Pedro de Navarra y Lacarra fue hallado muerto en su celda el 22 de noviembre de 1522. Lo encontraron bañado en sangre, con una cuchillada, dada de punta, que le atravesaba el cuello de derecha a izquierda, seccionándole la tráquea. Una segunda herida, encontrada bajo la ropa a la altura del codo izquierdo, parece ser la prueba clara de un forcejeo. Al igual que ocurriría poco después con el sublevado conde de Salvatierra, asesinado en su celda de Burgos, las autoridades españolas intentaron vender este asesinato como un suicidio. No obstante, aquello chocaba frontalmente con la decisión del mariscal de “morir como un buen cristiano”, ya que la doctrina cristiana consideraba el suicidio un pecado mortal, castigado con el fuego eterno. De hecho, historiadores navarros clásicos como el Padre Moret y Arturo Campión no dudaron de que se trató de un crimen de Estado. Por ello sorprende que algunos historiadores navarros actuales hayan secundado de forma acrítica la teoría del suicidio, sin más pruebas que los testimonios de sus carceleros y los de algunos testigos que declararon bajo evidente presión.
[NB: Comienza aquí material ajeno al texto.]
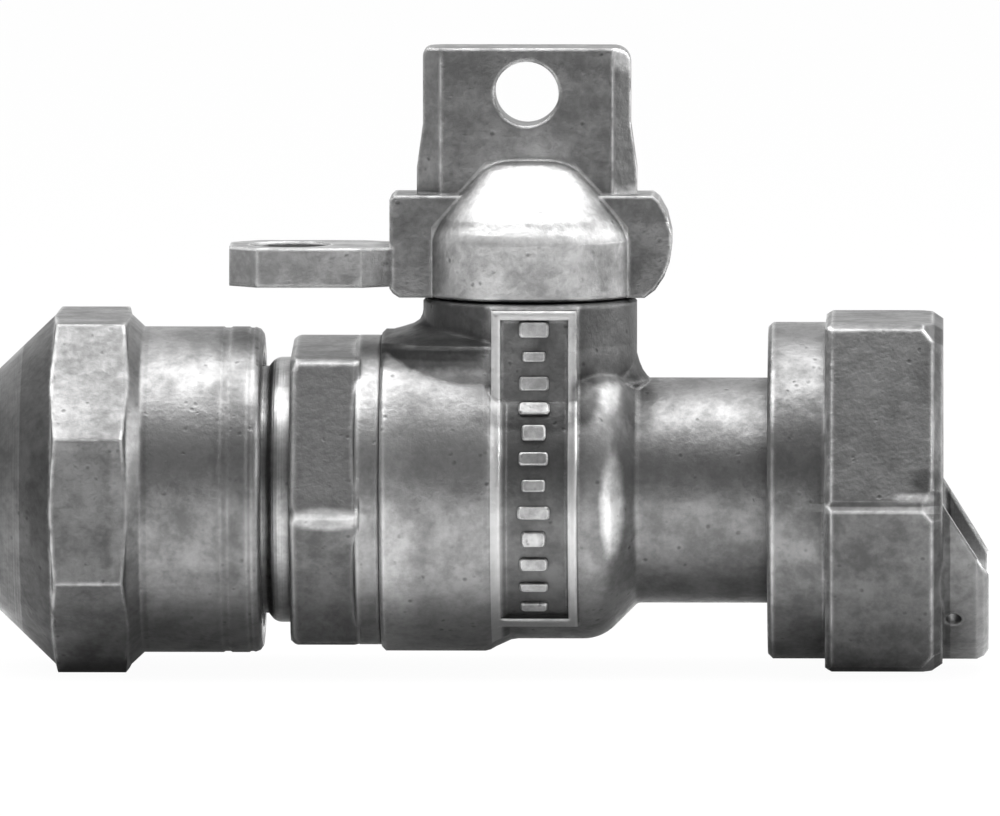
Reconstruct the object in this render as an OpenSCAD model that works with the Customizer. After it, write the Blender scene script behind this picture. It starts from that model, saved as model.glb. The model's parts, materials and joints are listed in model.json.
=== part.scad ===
// Straight ball meter valve, 3/4 inch: compression inlet on the left, swivelling saddle nut on the right.
// Millimetres, +Z up. The origin is on the pipe axis, at the face where the meter's spud seats.
// The modules are drawn about the ball's centre and moved to the origin at the end.

/* [Body] */
// Radius of the barrel that takes the end piece
barrel_r = 18.1; // [17.2:0.1:20]
// Radius of the band around the ball
band_r = 16.7; // [16:0.1:18]
// Rounding of the band's shoulder towards the tube
shoulder_round = 5.0; // [3:0.1:6]
// Outside radius of the outlet tube
tube_r = 12.65; // [12.2:0.05:13.5]
// Radius of the stem tower
tower_r = 12.0; // [11.2:0.1:13]
// Height of the tower's top above the pipe axis; stem and head follow it
tower_top = 21.7; // [21:0.1:24]
// Radius of the boss that spreads from the tower's foot
boss_r = 12.85; // [12.2:0.05:13.4]
// Height of the panel's border over its floor
panel_rise = 0.45; // [0.3:0.05:0.8]
// Width of the panel's raised border
panel_border = 1.0; // [0.6:0.1:1.4]
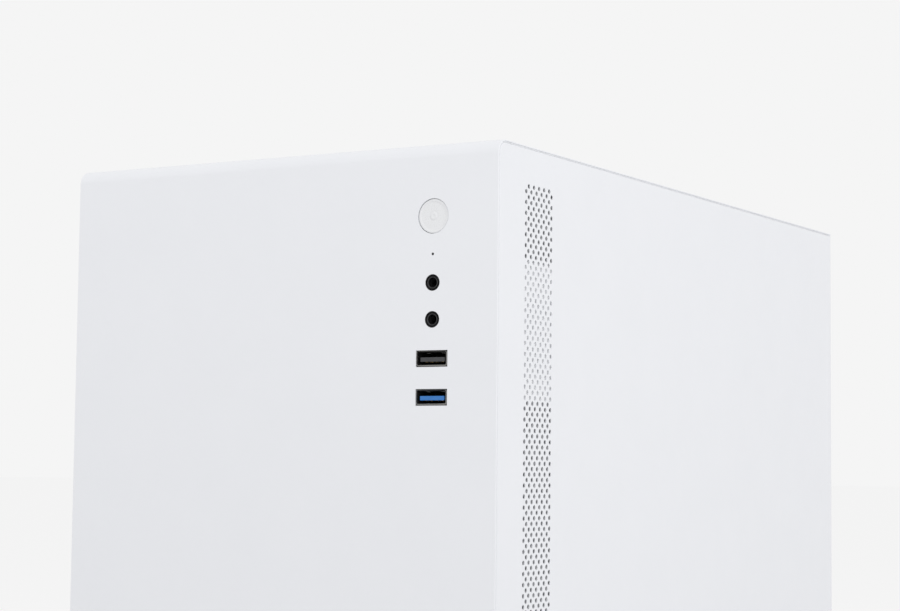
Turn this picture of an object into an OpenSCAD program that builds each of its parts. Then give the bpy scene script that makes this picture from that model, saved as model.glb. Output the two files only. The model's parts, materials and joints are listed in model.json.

Tras su muerte, el mariscal Pedro fue trasladado a Navarra, y enterrado junto a sus antepasados en la cripta de la iglesia de San Pedro de la Rúa de Estella. En 2010, en el transcurso de las obras de restauración de la iglesia, la cripta de los mariscales fue redescubierta, y aunque se anunció que iba a ser abierta para su estudio, lo que allí se encontró nunca ha sido dado a conocer. Y es que la sombra de los asesinos de Simancas todavía campea sobre Navarra. Mientras tanto, en Pamplona, en la ciudad que glorifica a su enemigo Íñigo de Loyola, en la capital del país que Pedro de Navarra defendió hasta la muerte, ni un solo monumento, estatua, placa, calle o plaza recuerda su extraordinaria historia. Una deuda pendiente y una herida que, quinientos años después, sigue sangrando.